What is being asked:
Output every line below without omitting or altering anything.

Given data:
....................
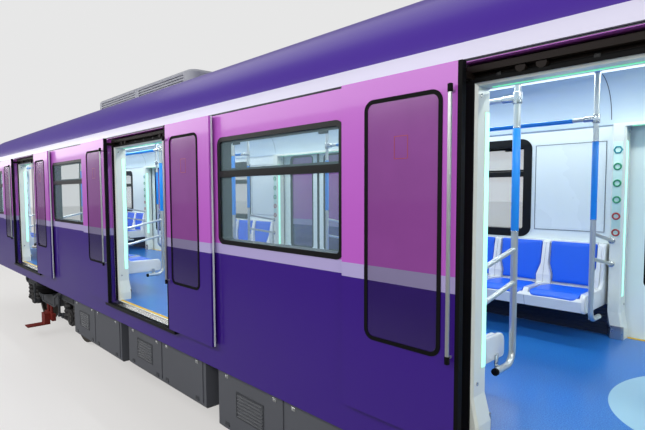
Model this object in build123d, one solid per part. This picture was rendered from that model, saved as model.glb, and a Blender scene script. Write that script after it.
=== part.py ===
from build123d import *
import math
import os

os.makedirs("parts", exist_ok=True)

# Metro car with a gangway at each end. X runs along the car, the side at -Y has its doors open
# and the side at +Y has them shut. Z = 0 is at the wheels' flange tips, and all is in millimetres.

# Body shell
BODY_LENGTH = 18500.0
BODY_WIDTH = 2686.0
WALL = 100.0
END_WALL = 80.0
SKIRT_BOTTOM = 960.0
FLOOR_TOP = 1180.0
FLOOR_THICKNESS = 50.0
ROOF_SPRING = 3040.0
HAUNCH_RADIUS = 515.0
CROWN_RADIUS = 4000.0
GUTTER_HEIGHT = 10.0
GUTTER_DEPTH = 8.0

# Doors
DOOR_COUNT = 4
END_BAY = 2830.0
DOOR_CLEAR_WIDTH = 1400.0
LEAF_WIDTH = 740.0
LEAF_THICKNESS = 35.0
LEAF_BOTTOM = 1160.0
LEAF_HEIGHT = 1870.0
LEAF_GAP = 5.0
LEAF_STAND_OFF = 25.0
LEAF_MEETING_GAP = 2.0
NOSE_WIDTH = 22.0
LEAF_GLASS_WIDTH = 473.0
LEAF_GLASS_BACK_MARGIN = 170.0
LEAF_GLASS_SILL = 438.0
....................
Written solution:
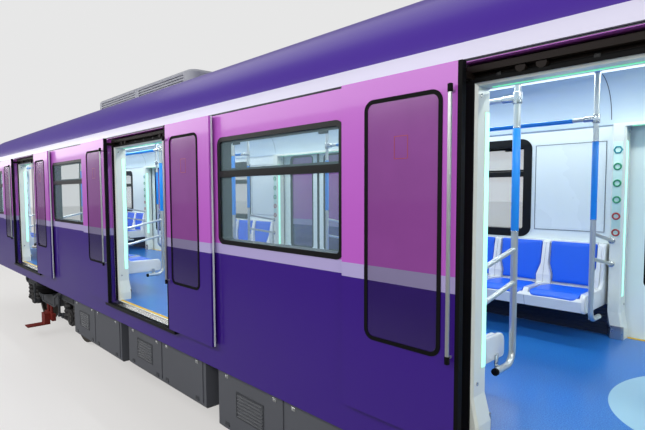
Model this object in build123d, one solid per part. This picture was rendered from that model, saved as model.glb, and a Blender scene script. Write that script after it.
=== part.py ===
from build123d import *
import math
import os

os.makedirs("parts", exist_ok=True)

# Metro car with a gangway at each end. X runs along the car, the side at -Y has its doors open
# and the side at +Y has them shut. Z = 0 is at the wheels' flange tips, and all is in millimetres.

# Body shell
BODY_LENGTH = 18500.0
BODY_WIDTH = 2686.0
WALL = 100.0
END_WALL = 80.0
SKIRT_BOTTOM = 960.0
FLOOR_TOP = 1180.0
FLOOR_THICKNESS = 50.0
ROOF_SPRING = 3040.0
HAUNCH_RADIUS = 515.0
CROWN_RADIUS = 4000.0
GUTTER_HEIGHT = 10.0
GUTTER_DEPTH = 8.0

# Doors
DOOR_COUNT = 4
END_BAY = 2830.0
DOOR_CLEAR_WIDTH = 1400.0
LEAF_WIDTH = 740.0
LEAF_THICKNESS = 35.0
LEAF_BOTTOM = 1160.0
LEAF_HEIGHT = 1870.0
LEAF_GAP = 5.0
LEAF_STAND_OFF = 25.0
LEAF_MEETING_GAP = 2.0
NOSE_WIDTH = 22.0
LEAF_GLASS_WIDTH = 473.0
LEAF_GLASS_BACK_MARGIN = 170.0
LEAF_GLASS_SILL = 438.0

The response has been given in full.